* **Goal**
Below are entries. Copy exactly the lines running from the line that holds "Recreate this object" to the line that holds "import Module from", with both ends included.

* **Dataset**
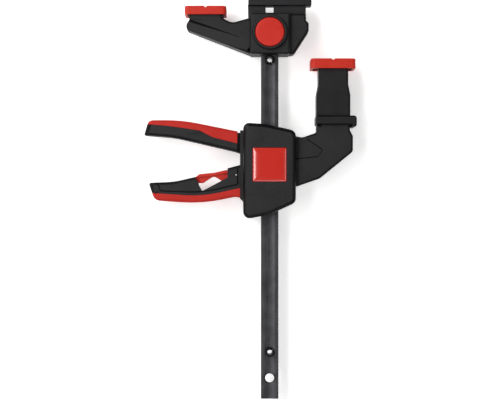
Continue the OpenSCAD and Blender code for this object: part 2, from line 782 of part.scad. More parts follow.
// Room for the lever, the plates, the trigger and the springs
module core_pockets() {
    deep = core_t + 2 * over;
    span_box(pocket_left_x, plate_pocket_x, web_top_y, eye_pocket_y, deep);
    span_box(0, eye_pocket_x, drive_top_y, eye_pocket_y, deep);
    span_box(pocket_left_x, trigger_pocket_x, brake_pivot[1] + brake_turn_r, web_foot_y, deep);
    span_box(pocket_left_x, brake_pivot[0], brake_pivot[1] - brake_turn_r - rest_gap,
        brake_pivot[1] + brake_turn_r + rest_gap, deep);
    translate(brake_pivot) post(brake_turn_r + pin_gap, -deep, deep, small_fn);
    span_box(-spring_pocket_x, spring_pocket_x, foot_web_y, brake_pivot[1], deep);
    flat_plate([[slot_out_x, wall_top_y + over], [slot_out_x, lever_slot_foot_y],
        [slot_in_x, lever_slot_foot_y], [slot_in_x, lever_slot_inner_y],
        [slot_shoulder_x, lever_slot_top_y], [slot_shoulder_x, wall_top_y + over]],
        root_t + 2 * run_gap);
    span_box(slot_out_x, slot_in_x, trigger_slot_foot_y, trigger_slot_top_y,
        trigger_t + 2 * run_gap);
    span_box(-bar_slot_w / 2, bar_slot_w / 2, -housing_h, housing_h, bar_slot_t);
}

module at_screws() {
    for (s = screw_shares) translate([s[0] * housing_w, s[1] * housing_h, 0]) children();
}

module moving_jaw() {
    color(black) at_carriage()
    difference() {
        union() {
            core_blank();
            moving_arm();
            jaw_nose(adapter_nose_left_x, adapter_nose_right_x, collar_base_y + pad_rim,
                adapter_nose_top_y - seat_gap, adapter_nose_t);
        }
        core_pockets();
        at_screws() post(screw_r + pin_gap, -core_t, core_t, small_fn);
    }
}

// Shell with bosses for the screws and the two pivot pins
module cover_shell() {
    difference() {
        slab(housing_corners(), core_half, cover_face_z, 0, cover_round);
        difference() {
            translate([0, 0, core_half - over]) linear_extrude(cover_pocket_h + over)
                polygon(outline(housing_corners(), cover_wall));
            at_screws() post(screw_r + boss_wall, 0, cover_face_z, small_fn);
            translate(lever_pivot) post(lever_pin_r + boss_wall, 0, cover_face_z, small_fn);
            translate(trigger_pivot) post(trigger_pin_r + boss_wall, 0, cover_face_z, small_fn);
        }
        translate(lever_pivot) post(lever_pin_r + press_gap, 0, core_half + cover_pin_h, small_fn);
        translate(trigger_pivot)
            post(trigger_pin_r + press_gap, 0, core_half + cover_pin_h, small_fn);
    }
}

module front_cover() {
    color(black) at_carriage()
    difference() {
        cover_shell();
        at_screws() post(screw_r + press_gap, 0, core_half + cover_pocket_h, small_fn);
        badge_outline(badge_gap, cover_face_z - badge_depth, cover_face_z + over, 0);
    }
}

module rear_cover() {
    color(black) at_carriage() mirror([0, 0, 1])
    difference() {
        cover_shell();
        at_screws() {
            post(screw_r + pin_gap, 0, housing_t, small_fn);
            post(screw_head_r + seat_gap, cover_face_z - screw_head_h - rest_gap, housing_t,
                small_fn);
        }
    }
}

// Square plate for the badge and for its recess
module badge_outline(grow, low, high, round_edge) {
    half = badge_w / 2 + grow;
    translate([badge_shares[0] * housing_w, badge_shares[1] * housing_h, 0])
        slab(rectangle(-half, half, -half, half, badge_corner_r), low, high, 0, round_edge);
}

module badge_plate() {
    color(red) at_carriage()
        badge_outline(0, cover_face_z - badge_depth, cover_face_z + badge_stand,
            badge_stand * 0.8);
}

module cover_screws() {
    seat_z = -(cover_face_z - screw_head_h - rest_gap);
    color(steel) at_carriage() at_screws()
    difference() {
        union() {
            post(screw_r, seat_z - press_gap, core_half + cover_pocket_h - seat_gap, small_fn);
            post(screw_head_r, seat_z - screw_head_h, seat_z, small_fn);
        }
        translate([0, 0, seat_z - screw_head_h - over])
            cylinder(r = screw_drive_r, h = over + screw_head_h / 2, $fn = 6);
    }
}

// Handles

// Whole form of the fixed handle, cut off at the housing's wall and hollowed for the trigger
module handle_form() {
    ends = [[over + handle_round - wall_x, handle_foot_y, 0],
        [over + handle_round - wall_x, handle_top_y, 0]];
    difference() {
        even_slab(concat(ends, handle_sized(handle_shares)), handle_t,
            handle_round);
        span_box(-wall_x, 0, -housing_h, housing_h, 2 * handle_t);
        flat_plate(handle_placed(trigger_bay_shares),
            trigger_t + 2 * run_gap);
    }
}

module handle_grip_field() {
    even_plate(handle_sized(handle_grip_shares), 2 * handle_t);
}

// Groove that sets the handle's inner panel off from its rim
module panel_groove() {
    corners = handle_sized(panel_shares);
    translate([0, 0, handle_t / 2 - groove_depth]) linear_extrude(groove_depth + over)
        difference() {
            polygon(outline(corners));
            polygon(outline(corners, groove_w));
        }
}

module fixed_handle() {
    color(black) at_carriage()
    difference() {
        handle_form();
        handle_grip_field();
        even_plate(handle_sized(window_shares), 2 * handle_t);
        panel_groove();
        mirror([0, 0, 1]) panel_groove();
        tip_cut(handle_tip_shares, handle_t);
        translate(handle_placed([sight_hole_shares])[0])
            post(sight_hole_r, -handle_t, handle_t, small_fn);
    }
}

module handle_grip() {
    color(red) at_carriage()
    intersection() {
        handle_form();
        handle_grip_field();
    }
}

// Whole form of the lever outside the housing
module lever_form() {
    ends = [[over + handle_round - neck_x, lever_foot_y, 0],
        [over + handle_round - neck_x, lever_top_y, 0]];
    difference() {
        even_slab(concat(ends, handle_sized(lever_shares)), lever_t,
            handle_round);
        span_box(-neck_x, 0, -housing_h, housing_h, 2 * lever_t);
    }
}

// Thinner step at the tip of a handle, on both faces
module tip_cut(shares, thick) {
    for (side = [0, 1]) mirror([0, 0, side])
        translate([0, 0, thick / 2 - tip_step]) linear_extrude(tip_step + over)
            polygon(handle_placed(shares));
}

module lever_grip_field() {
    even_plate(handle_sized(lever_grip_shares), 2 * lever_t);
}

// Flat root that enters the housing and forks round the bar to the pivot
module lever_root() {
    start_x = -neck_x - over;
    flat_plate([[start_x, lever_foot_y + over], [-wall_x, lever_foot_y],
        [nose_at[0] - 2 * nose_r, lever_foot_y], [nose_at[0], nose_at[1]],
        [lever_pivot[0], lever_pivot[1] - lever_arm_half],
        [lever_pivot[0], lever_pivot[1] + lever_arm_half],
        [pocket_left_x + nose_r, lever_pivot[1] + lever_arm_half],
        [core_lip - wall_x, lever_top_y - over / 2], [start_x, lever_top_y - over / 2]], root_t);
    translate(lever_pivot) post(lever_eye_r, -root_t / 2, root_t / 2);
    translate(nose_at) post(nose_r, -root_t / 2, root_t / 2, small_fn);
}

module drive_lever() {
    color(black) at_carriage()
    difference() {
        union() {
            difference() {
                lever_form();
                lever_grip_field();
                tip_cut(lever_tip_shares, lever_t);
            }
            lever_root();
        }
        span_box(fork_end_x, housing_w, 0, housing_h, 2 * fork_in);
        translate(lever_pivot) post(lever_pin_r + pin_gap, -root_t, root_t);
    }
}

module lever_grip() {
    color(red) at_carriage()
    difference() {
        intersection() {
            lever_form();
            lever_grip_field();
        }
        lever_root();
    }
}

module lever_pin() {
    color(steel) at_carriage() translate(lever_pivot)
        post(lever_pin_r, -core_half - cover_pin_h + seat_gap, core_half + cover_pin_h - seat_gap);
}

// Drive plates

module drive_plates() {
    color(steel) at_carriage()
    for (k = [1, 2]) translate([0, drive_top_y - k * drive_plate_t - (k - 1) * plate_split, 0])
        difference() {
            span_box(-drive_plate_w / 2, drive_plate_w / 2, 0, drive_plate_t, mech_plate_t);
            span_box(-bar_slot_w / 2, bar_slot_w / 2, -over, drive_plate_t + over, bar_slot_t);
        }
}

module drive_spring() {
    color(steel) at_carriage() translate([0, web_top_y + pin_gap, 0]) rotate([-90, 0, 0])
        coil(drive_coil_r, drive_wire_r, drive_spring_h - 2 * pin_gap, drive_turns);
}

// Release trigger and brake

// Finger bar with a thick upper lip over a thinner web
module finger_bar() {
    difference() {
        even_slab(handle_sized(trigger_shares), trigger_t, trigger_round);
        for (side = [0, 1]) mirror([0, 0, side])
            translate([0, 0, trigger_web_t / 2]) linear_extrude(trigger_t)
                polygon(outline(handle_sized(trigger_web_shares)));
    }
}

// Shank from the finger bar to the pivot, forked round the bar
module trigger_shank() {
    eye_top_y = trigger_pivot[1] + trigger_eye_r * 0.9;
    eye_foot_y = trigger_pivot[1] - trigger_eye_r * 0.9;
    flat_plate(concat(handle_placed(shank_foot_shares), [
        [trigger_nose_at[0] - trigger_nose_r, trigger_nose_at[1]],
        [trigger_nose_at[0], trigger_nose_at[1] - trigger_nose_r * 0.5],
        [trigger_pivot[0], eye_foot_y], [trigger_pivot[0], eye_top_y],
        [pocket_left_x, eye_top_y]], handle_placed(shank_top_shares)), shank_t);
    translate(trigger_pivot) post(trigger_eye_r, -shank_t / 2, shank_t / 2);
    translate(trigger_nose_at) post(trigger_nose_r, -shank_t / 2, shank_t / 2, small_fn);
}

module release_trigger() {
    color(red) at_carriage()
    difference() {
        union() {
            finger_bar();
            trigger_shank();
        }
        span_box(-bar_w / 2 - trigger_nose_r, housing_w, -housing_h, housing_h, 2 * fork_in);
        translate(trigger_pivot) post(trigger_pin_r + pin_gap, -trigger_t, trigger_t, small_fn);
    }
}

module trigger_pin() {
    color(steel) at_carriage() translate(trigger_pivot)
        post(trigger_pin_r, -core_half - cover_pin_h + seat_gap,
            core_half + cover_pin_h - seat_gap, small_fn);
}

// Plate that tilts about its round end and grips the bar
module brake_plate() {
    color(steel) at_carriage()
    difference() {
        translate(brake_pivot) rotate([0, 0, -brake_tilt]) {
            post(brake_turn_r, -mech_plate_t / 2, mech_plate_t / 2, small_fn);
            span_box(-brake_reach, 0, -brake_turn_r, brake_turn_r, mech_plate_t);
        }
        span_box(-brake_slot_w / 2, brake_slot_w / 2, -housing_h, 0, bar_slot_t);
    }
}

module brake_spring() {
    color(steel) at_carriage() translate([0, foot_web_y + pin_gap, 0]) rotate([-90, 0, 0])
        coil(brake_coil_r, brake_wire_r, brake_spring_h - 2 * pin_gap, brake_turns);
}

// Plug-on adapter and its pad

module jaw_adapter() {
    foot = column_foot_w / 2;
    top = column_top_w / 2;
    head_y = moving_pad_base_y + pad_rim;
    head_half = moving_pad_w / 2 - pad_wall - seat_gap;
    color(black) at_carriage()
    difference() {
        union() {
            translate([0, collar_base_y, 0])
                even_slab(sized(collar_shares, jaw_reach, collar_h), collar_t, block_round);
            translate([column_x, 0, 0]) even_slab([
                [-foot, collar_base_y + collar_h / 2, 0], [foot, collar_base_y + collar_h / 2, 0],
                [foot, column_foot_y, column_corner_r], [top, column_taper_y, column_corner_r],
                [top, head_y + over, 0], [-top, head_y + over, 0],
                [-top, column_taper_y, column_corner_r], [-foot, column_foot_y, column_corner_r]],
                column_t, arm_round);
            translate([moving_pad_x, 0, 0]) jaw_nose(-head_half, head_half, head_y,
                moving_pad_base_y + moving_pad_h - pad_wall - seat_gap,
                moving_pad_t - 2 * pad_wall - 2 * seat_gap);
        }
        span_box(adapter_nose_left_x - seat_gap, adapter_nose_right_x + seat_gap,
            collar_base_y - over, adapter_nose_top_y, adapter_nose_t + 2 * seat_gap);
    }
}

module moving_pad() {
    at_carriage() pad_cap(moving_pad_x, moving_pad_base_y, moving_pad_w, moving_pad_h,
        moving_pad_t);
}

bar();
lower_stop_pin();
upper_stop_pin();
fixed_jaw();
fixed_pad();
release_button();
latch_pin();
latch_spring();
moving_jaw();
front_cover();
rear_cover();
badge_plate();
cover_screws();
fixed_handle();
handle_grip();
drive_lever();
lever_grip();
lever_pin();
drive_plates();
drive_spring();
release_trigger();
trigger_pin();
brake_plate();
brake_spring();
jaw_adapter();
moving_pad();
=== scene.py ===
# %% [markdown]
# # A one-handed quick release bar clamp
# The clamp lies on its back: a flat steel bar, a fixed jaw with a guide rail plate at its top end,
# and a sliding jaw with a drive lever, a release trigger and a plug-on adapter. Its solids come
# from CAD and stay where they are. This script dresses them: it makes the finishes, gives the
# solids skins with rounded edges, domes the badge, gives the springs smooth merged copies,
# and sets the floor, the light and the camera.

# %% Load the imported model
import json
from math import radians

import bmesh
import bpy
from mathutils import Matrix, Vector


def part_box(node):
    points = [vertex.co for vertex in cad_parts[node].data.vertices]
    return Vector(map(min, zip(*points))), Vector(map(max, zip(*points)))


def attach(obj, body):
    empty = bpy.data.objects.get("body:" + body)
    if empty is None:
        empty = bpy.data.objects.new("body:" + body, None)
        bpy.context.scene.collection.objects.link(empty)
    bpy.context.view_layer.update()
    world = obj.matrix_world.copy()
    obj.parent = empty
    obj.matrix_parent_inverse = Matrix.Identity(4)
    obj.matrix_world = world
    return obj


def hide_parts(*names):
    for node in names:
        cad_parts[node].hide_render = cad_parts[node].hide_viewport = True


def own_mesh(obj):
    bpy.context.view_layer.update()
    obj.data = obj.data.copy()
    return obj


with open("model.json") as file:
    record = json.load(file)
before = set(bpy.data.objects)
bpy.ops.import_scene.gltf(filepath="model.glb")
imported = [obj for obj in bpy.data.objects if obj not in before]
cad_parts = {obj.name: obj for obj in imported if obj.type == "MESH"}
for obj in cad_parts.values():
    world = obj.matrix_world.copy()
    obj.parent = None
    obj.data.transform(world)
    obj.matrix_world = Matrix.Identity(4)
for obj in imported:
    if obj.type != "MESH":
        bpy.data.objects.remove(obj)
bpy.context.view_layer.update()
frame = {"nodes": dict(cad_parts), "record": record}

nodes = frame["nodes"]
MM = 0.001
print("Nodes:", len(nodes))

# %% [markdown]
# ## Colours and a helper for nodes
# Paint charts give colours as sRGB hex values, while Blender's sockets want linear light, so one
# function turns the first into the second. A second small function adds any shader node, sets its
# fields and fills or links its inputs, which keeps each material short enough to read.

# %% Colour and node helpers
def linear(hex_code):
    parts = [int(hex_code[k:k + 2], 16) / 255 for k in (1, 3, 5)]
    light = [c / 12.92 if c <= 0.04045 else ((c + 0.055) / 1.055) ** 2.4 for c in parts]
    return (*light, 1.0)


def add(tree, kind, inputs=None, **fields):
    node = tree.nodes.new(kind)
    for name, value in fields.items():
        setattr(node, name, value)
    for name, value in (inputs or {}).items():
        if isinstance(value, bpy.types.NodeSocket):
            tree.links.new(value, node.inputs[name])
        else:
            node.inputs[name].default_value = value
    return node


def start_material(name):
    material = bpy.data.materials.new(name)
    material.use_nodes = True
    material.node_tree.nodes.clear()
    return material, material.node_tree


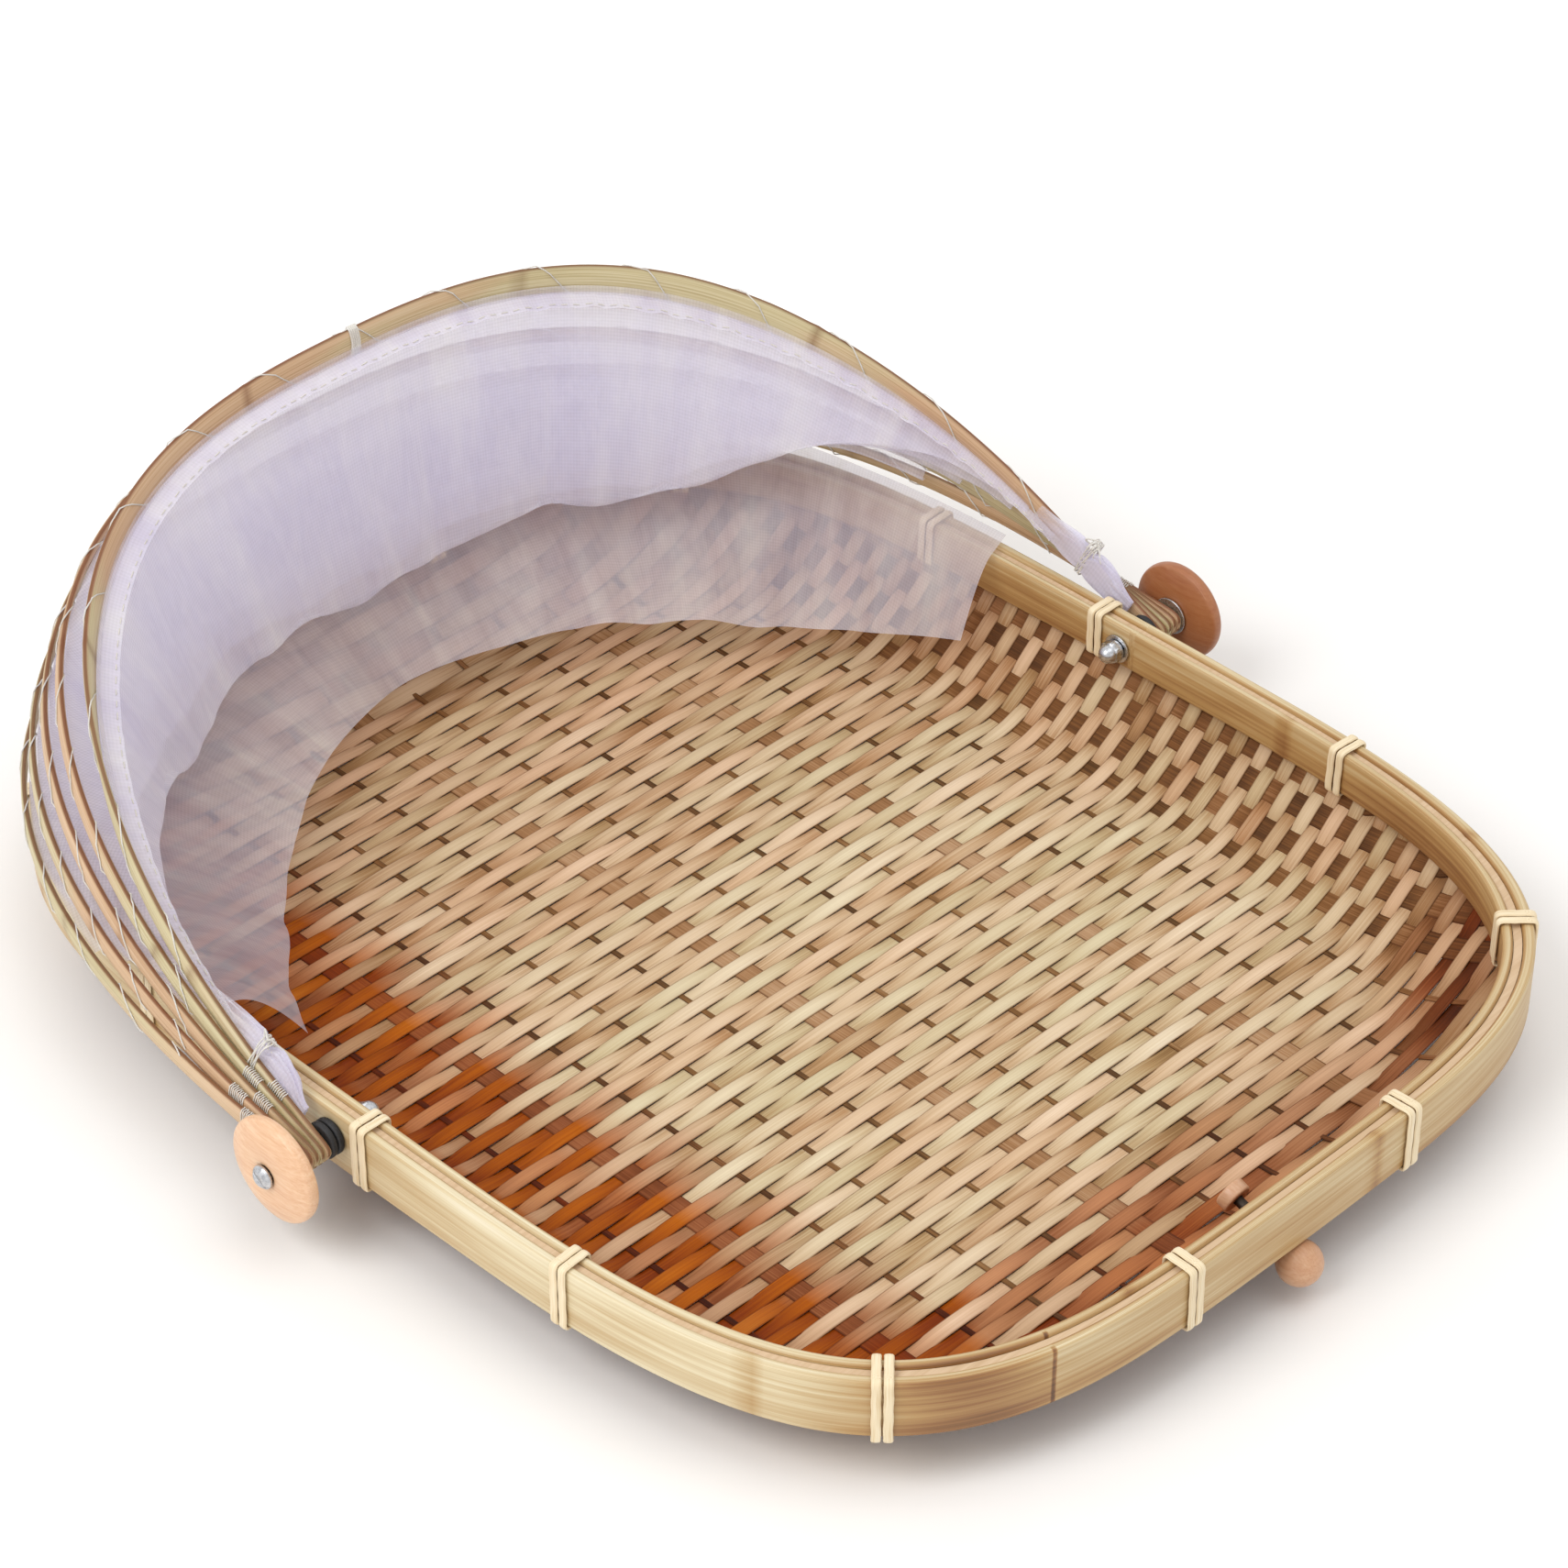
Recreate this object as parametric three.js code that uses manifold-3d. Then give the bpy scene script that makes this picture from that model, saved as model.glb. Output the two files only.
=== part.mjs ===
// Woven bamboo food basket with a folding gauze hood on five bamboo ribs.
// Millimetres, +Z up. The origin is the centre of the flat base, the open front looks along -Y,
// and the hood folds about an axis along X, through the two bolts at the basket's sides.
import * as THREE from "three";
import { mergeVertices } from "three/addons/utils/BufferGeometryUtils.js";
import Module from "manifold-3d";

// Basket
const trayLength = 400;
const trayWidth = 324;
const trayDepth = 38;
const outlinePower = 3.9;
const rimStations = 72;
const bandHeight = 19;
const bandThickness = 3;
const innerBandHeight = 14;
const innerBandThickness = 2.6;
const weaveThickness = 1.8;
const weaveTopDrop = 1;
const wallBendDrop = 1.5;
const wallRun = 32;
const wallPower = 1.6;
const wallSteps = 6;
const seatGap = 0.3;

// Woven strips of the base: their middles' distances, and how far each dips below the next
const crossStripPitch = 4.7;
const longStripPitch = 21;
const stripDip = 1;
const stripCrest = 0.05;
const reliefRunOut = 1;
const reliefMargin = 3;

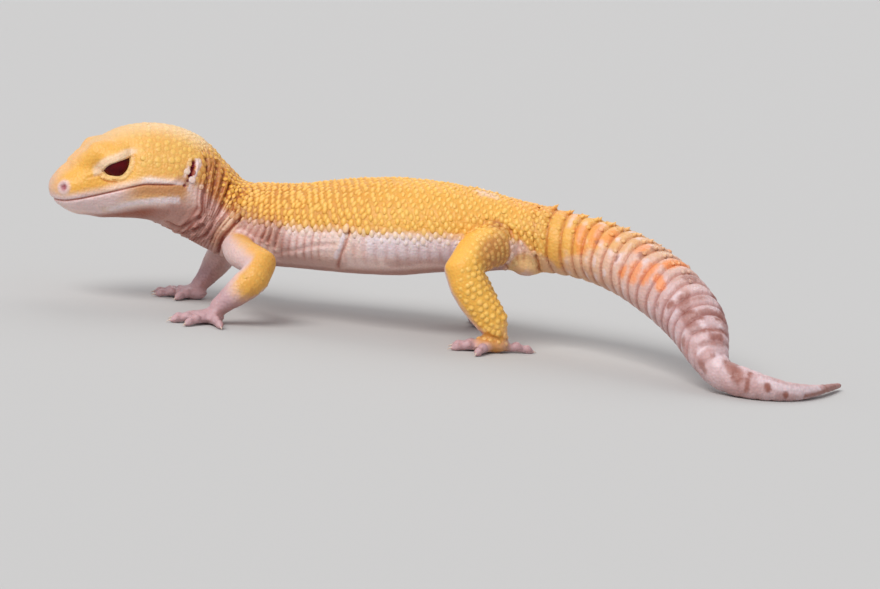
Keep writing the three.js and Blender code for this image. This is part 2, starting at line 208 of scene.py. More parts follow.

* **Output of the exercise**
Recreate this object as parametric three.js code that uses manifold-3d. Then give the bpy scene script that makes this picture from that model, saved as model.glb. Output the two files only.
=== part.mjs ===
// Woven bamboo food basket with a folding gauze hood on five bamboo ribs.
// Millimetres, +Z up. The origin is the centre of the flat base, the open front looks along -Y,
// and the hood folds about an axis along X, through the two bolts at the basket's sides.
import * as THREE from "three";
import { mergeVertices } from "three/addons/utils/BufferGeometryUtils.js";
import Module from "manifold-3d";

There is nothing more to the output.